━━━ EXERCISE INPUT ━━━

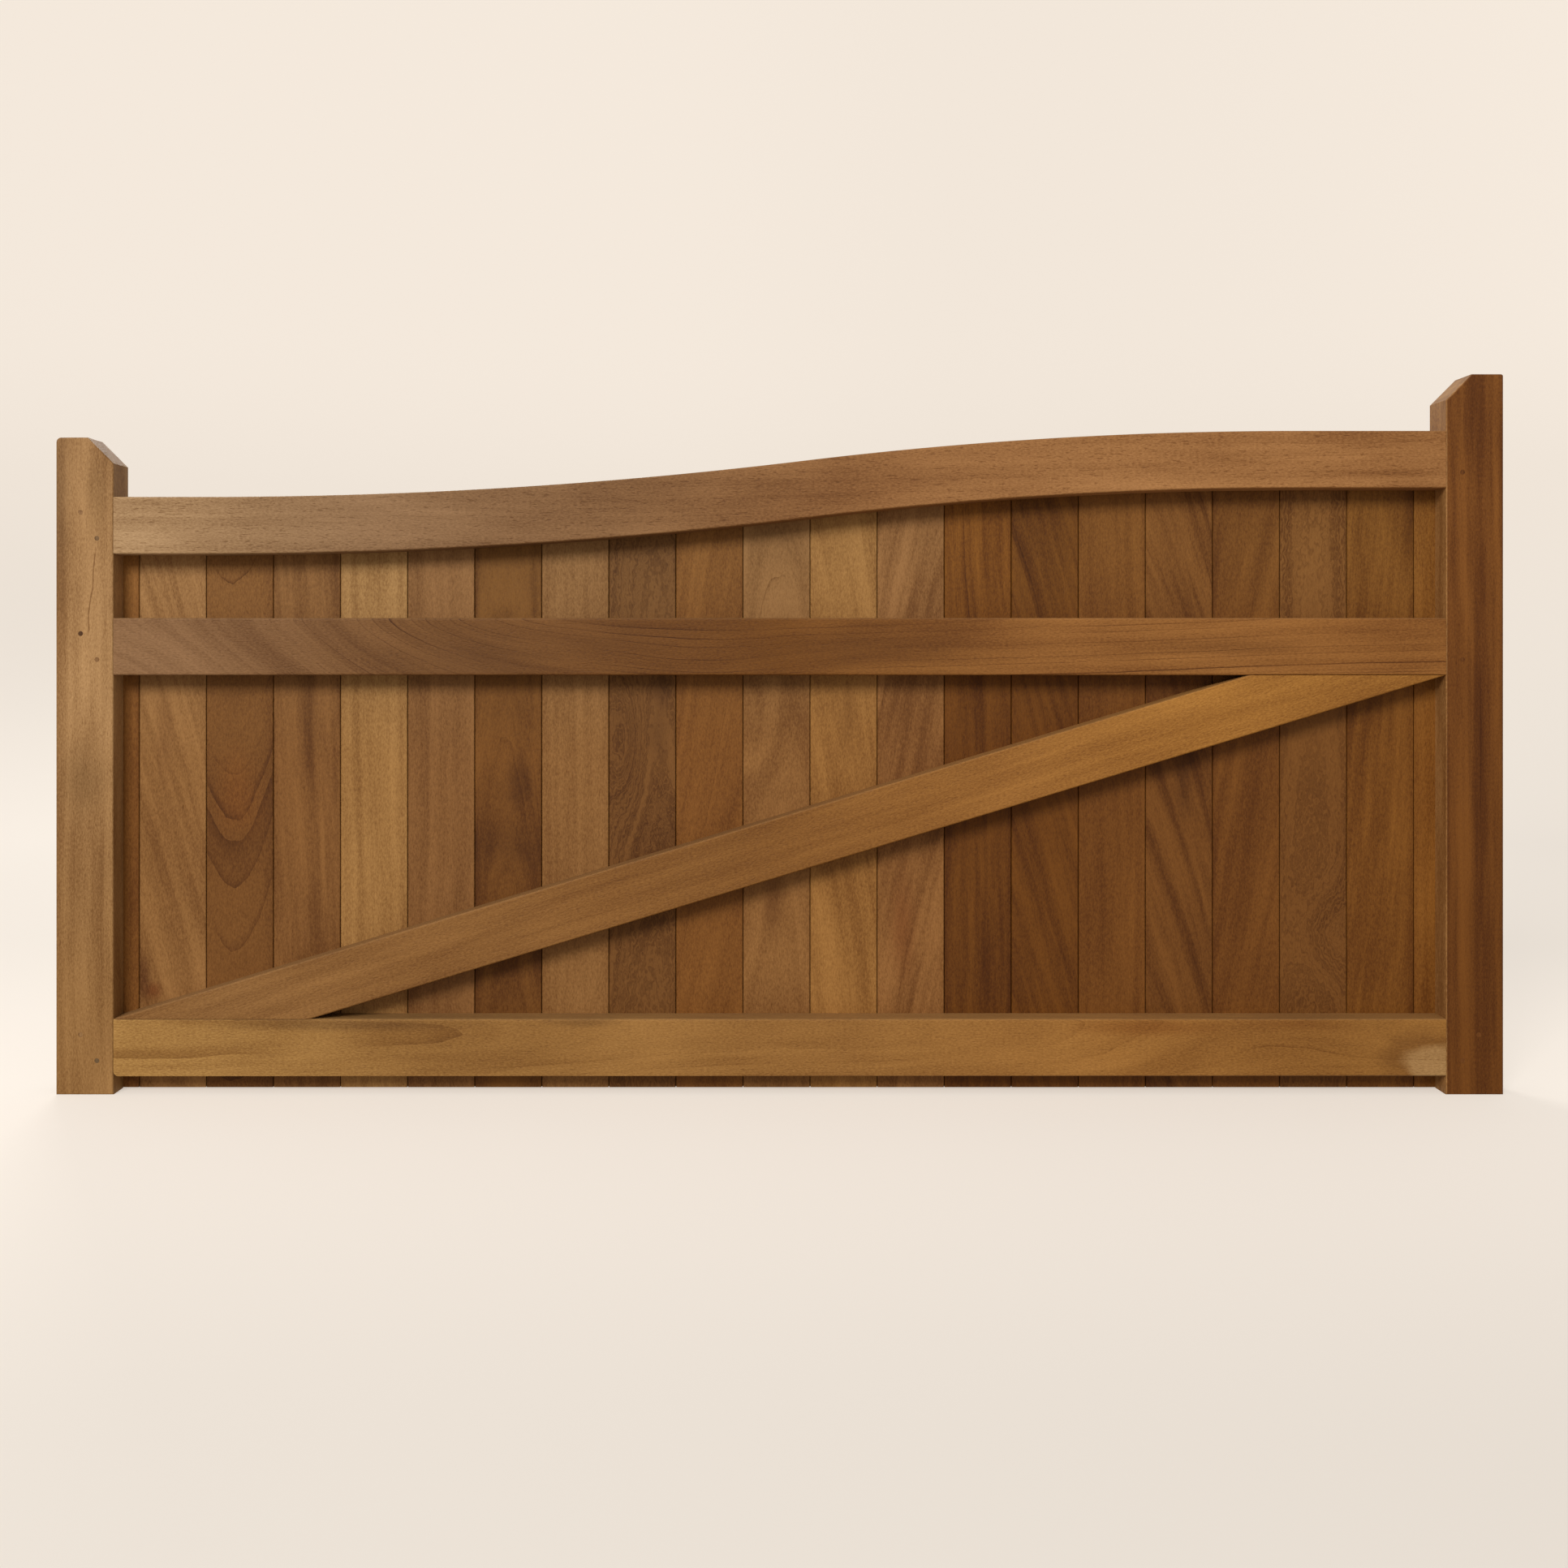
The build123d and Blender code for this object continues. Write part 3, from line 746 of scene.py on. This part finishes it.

━━━
━━━ EXERCISE INPUT ━━━

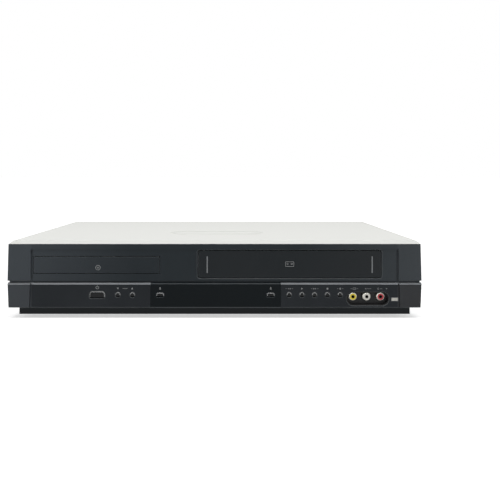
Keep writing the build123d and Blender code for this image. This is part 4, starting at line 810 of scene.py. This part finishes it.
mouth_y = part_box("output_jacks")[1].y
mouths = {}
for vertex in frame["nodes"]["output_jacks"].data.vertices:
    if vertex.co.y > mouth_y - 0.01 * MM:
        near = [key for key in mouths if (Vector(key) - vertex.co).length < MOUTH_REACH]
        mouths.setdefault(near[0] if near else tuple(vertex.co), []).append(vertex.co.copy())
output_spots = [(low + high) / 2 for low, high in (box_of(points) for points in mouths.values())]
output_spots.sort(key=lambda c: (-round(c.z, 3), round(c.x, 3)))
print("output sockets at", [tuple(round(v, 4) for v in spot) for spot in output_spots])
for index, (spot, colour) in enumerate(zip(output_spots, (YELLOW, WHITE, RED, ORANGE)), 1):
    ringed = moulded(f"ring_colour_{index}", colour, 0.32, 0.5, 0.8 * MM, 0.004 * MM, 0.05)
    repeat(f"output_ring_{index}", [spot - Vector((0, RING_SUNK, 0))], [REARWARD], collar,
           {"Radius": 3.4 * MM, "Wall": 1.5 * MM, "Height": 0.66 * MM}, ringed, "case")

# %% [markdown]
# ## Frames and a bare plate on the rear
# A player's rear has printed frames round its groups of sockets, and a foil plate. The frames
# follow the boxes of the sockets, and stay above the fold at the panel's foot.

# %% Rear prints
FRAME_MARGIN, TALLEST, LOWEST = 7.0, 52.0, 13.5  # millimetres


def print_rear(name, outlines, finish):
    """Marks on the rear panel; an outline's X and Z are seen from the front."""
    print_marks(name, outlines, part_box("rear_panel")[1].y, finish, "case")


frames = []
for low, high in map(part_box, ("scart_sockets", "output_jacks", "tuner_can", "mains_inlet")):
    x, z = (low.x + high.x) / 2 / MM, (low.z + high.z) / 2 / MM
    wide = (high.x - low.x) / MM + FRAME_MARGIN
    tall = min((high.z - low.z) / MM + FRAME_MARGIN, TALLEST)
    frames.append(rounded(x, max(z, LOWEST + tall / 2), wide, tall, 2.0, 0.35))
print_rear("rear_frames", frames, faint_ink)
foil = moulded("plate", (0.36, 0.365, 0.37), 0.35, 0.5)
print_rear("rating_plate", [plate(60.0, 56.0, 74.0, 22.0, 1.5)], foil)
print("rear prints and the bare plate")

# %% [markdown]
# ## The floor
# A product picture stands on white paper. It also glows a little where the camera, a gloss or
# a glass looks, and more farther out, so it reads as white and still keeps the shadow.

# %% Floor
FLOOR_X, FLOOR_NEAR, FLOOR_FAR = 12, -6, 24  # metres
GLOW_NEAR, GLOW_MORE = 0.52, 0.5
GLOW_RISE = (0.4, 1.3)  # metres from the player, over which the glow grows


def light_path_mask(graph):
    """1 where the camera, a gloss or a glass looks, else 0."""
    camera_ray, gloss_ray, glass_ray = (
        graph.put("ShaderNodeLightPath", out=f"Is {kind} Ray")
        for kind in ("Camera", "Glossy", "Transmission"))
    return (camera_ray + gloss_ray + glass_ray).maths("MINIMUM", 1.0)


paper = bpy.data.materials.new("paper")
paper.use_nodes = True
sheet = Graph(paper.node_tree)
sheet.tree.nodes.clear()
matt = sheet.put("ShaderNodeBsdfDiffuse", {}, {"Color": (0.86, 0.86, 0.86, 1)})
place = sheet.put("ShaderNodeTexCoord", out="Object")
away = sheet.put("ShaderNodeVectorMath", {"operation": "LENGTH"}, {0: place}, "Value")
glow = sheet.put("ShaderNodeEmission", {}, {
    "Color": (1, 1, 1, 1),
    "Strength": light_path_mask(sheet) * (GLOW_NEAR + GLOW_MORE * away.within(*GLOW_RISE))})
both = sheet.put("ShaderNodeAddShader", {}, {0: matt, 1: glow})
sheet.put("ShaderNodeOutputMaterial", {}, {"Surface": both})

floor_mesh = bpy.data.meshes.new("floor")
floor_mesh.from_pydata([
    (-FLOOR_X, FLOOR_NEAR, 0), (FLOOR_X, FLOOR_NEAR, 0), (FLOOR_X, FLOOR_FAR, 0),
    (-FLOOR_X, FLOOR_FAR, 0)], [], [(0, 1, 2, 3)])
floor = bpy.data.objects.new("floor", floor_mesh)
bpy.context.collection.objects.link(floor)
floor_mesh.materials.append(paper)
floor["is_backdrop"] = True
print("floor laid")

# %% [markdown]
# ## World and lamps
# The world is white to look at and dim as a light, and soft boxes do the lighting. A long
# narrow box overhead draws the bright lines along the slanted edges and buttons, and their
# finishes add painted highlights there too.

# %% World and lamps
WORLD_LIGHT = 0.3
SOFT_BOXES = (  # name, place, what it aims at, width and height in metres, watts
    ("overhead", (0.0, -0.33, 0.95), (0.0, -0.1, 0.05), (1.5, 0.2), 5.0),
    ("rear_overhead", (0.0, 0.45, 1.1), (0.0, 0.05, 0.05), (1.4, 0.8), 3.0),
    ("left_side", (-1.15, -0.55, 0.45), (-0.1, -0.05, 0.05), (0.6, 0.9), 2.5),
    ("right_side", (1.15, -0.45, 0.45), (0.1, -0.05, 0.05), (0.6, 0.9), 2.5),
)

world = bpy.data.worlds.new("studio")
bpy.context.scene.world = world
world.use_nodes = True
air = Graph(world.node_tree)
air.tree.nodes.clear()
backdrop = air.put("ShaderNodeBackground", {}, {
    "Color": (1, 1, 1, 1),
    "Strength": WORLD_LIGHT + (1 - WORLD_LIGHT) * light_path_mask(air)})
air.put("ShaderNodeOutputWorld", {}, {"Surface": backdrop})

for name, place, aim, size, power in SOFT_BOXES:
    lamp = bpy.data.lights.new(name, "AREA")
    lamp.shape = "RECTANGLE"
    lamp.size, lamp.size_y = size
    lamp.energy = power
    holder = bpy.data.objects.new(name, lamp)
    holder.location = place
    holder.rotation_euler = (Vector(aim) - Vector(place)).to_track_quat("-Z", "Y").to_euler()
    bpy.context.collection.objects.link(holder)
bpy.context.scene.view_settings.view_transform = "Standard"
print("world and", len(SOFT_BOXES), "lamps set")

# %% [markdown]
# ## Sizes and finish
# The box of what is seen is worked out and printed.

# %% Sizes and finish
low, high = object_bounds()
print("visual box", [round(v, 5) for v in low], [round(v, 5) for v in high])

━━━
━━━ EXERCISE INPUT ━━━

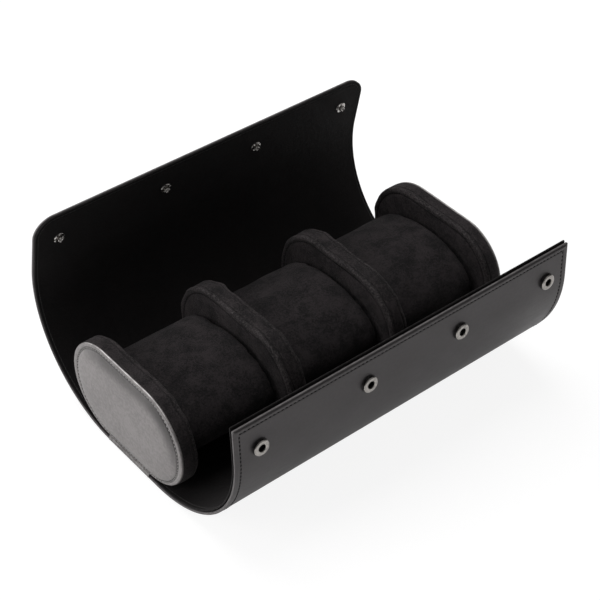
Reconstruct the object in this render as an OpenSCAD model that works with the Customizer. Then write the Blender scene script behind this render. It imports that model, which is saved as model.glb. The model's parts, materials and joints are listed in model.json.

━━━

*EXERCISE DETAILS*: Exactly the lines from the line with "Keep writing the" to the line with "# follow the", both included, are to be extracted, and no others.

*THE RESULT*:
Keep writing the build123d and Blender code for this image. This is part 4, starting at line 810 of scene.py. This part finishes it.
mouth_y = part_box("output_jacks")[1].y
mouths = {}
for vertex in frame["nodes"]["output_jacks"].data.vertices:
    if vertex.co.y > mouth_y - 0.01 * MM:
        near = [key for key in mouths if (Vector(key) - vertex.co).length < MOUTH_REACH]
        mouths.setdefault(near[0] if near else tuple(vertex.co), []).append(vertex.co.copy())
output_spots = [(low + high) / 2 for low, high in (box_of(points) for points in mouths.values())]
output_spots.sort(key=lambda c: (-round(c.z, 3), round(c.x, 3)))
print("output sockets at", [tuple(round(v, 4) for v in spot) for spot in output_spots])
for index, (spot, colour) in enumerate(zip(output_spots, (YELLOW, WHITE, RED, ORANGE)), 1):
    ringed = moulded(f"ring_colour_{index}", colour, 0.32, 0.5, 0.8 * MM, 0.004 * MM, 0.05)
    repeat(f"output_ring_{index}", [spot - Vector((0, RING_SUNK, 0))], [REARWARD], collar,
           {"Radius": 3.4 * MM, "Wall": 1.5 * MM, "Height": 0.66 * MM}, ringed, "case")

# %% [markdown]
# ## Frames and a bare plate on the rear
# A player's rear has printed frames round its groups of sockets, and a foil plate. The frames
# follow the boxes of the sockets, and stay above the fold at the panel's foot.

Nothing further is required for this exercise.